#### WORK TO COMPLETE
Will you write out all the entries below exactly?

#### DATASET EXTRACT
————

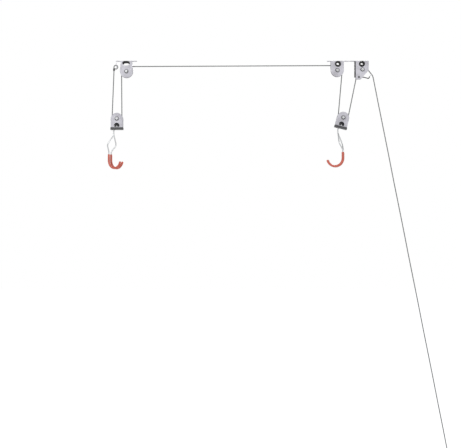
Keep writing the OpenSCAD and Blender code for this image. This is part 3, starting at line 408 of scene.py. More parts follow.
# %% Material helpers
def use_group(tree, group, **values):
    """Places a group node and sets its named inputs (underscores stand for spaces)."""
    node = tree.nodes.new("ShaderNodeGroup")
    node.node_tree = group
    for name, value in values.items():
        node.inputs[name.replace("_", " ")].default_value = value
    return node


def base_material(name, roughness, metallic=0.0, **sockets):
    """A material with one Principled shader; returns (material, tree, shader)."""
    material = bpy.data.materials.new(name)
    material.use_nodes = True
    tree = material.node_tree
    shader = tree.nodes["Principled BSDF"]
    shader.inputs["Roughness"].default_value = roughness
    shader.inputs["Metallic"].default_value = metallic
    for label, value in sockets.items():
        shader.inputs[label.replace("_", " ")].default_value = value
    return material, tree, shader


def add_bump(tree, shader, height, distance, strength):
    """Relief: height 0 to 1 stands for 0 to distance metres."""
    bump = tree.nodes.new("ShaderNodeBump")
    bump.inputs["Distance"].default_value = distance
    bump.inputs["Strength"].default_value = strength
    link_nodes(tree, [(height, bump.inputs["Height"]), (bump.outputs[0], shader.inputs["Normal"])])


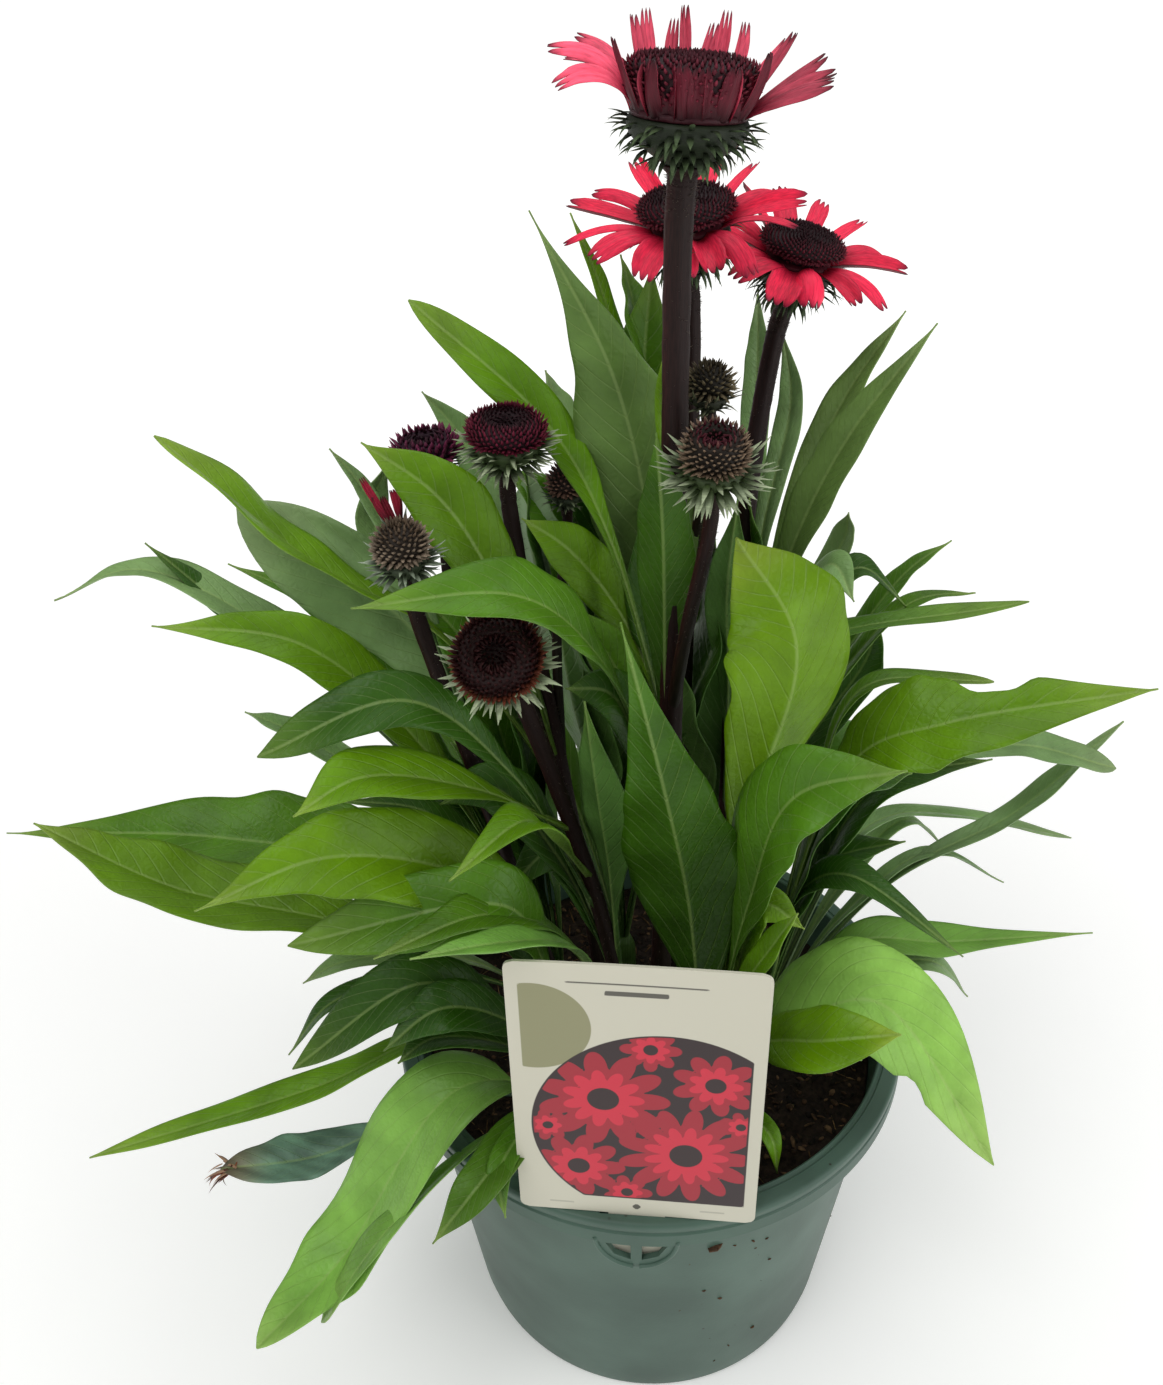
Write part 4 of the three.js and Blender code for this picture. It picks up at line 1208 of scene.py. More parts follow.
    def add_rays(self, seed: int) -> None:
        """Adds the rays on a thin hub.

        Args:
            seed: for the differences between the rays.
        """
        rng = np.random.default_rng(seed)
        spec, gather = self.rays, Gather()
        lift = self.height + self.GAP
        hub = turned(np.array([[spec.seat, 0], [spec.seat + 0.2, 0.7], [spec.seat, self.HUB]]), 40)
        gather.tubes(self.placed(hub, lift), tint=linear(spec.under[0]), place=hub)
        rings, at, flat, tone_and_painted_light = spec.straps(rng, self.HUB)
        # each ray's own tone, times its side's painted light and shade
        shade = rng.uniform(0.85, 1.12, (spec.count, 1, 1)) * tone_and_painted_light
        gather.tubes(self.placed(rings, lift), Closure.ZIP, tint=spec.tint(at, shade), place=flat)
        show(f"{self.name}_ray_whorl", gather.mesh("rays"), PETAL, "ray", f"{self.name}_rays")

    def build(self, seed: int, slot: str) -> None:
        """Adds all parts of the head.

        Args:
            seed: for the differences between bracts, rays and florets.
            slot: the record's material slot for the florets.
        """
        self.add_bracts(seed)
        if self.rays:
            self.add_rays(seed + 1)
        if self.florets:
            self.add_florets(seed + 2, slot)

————

#### ANSWER FOR THE TASK
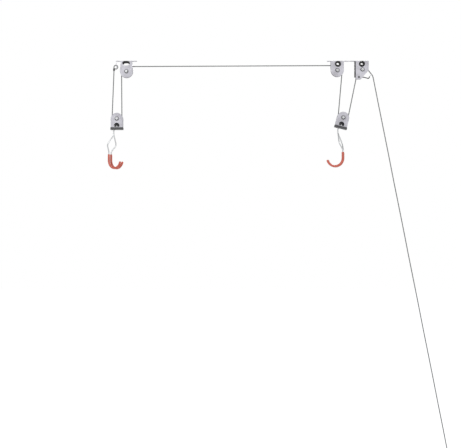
Keep writing the OpenSCAD and Blender code for this image. This is part 3, starting at line 408 of scene.py. More parts follow.
# %% Material helpers
def use_group(tree, group, **values):
    """Places a group node and sets its named inputs (underscores stand for spaces)."""
    node = tree.nodes.new("ShaderNodeGroup")
    node.node_tree = group
    for name, value in values.items():
        node.inputs[name.replace("_", " ")].default_value = value
    return node


def base_material(name, roughness, metallic=0.0, **sockets):
    """A material with one Principled shader; returns (material, tree, shader)."""
    material = bpy.data.materials.new(name)
    material.use_nodes = True
    tree = material.node_tree
    shader = tree.nodes["Principled BSDF"]
    shader.inputs["Roughness"].default_value = roughness
    shader.inputs["Metallic"].default_value = metallic
    for label, value in sockets.items():
        shader.inputs[label.replace("_", " ")].default_value = value
    return material, tree, shader


def add_bump(tree, shader, height, distance, strength):
    """Relief: height 0 to 1 stands for 0 to distance metres."""
    bump = tree.nodes.new("ShaderNodeBump")
    bump.inputs["Distance"].default_value = distance
    bump.inputs["Strength"].default_value = strength
    link_nodes(tree, [(height, bump.inputs["Height"]), (bump.outputs[0], shader.inputs["Normal"])])


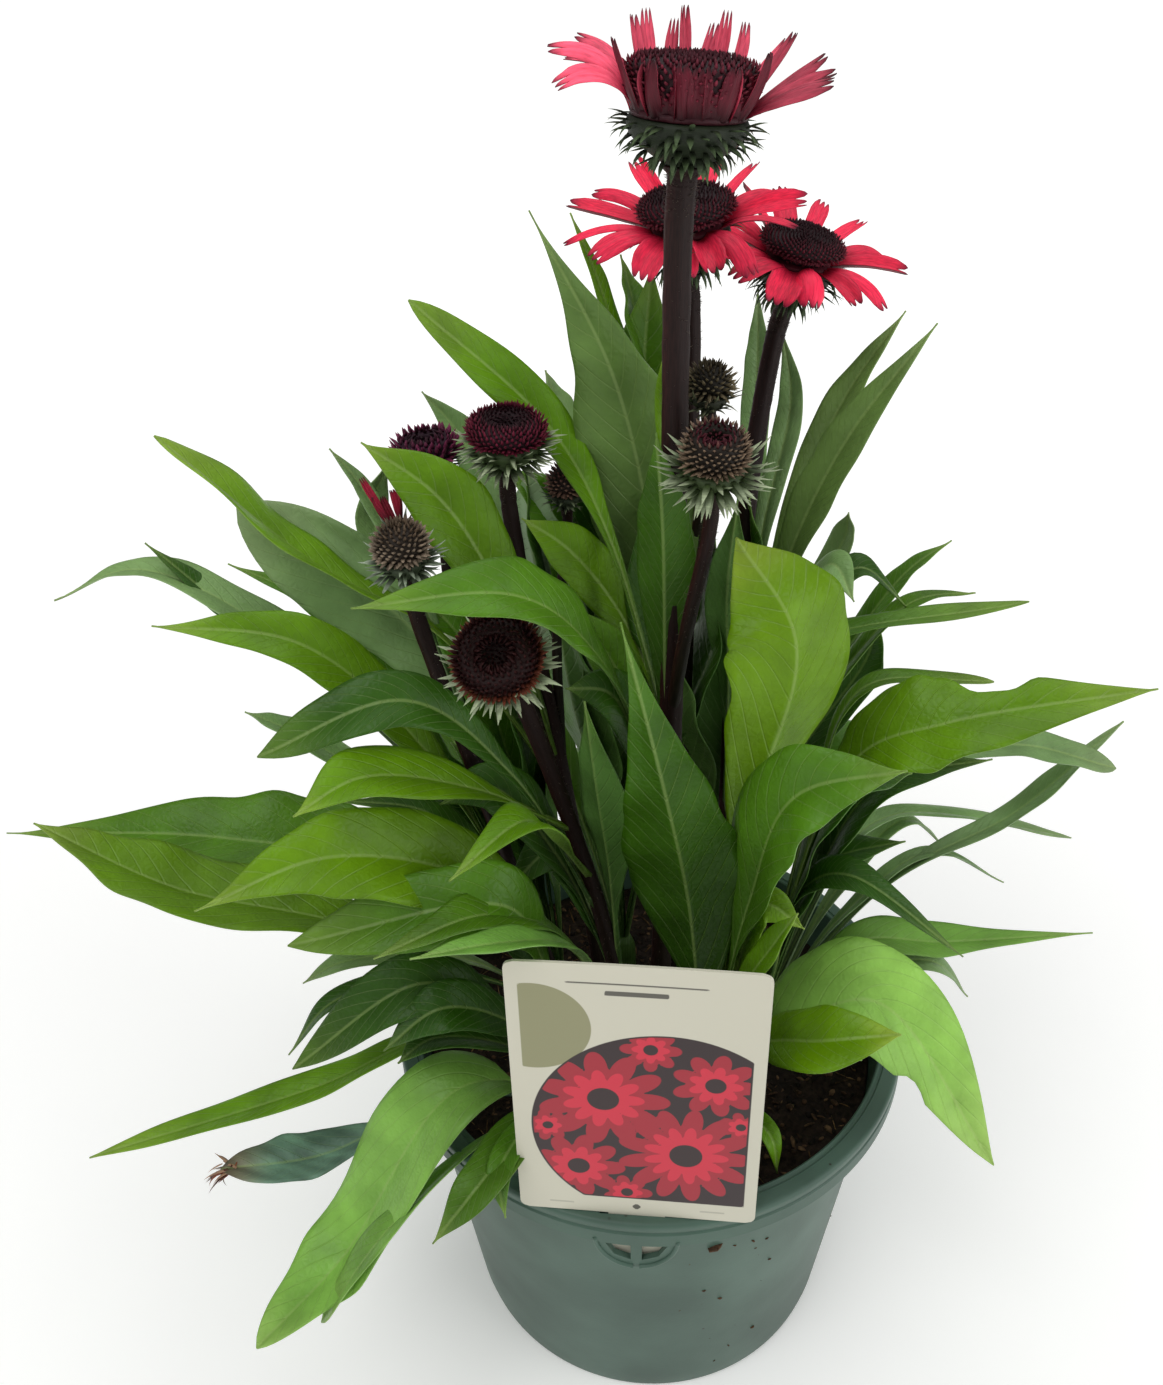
Write part 4 of the three.js and Blender code for this picture. It picks up at line 1208 of scene.py. More parts follow.
    def add_rays(self, seed: int) -> None:
        """Adds the rays on a thin hub.

        Args:
            seed: for the differences between the rays.
        """
        rng = np.random.default_rng(seed)
        spec, gather = self.rays, Gather()
        lift = self.height + self.GAP
        hub = turned(np.array([[spec.seat, 0], [spec.seat + 0.2, 0.7], [spec.seat, self.HUB]]), 40)
        gather.tubes(self.placed(hub, lift), tint=linear(spec.under[0]), place=hub)
        rings, at, flat, tone_and_painted_light = spec.straps(rng, self.HUB)
        # each ray's own tone, times its side's painted light and shade
        shade = rng.uniform(0.85, 1.12, (spec.count, 1, 1)) * tone_and_painted_light
        gather.tubes(self.placed(rings, lift), Closure.ZIP, tint=spec.tint(at, shade), place=flat)
        show(f"{self.name}_ray_whorl", gather.mesh("rays"), PETAL, "ray", f"{self.name}_rays")

    def build(self, seed: int, slot: str) -> None:
        """Adds all parts of the head.

        Args:
            seed: for the differences between bracts, rays and florets.
            slot: the record's material slot for the florets.
        """
        self.add_bracts(seed)
        if self.rays:
            self.add_rays(seed + 1)
        if self.florets:
            self.add_florets(seed + 2, slot)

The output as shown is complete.